How do you start again?…. With what? With everything!

That’s the question my family and I are currently asking ourselves, after living in Australia for the past 11 years we have recently moved back to England. With my wife and two young boys, we boarded a plane and drew a line under everything we had worked for over a significant period of time.

Why? in a word; family. Since the arrival of our second son we had felt a real disconnect to all our family being on the other side of the planet. So although we owned our own home, my wife had a good job, I had built up my furniture business over seven years to be a self-sufficient little enterprise: It was time to go!

Over a short period of time we systematically sold furniture, surf boards our house and regrettably by beloved 1974 campervan ‘Billy’. We had last days at childcare, kindergarten, work and in the workshop. We had our last Melbourne coffee (for a while) and boarded the plane back home.

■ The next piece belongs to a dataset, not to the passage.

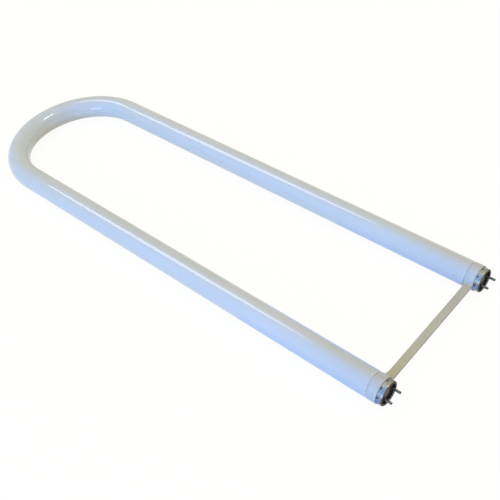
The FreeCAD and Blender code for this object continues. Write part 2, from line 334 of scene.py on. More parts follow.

So here we are… on a personal side trying to rebuild our family life, by searching for a home to live in. And on a professional side starting again with a new furniture business. Even though it has been a long time away I feel in a very strong position regarding the new business. I have learn’t a lot after seven years building a business and figuring out what works and what doesn’t. My Australian business which I ran form a studio/workshop in Melbourne was extremely diverse, which kept the work very interesting but also made the brand ‘Tane’ a bit confusing.

This really feels like I have been given a second chance to construct a business that fits what I want to achieve. And even better coming from a more educated position. District Furniture will be extremely focused, starting out as a service custom design and hand-making dining tables. The tables will be produced from locally sourced reclaimed timbers, they will use natural finishes with no nasty chemicals.

Some might say its a risk, but I say its a real positive step to stop, re-calibrate and go again.

“If you take no risks, you will suffer no defeats. But if you take no risks, you win no victories.”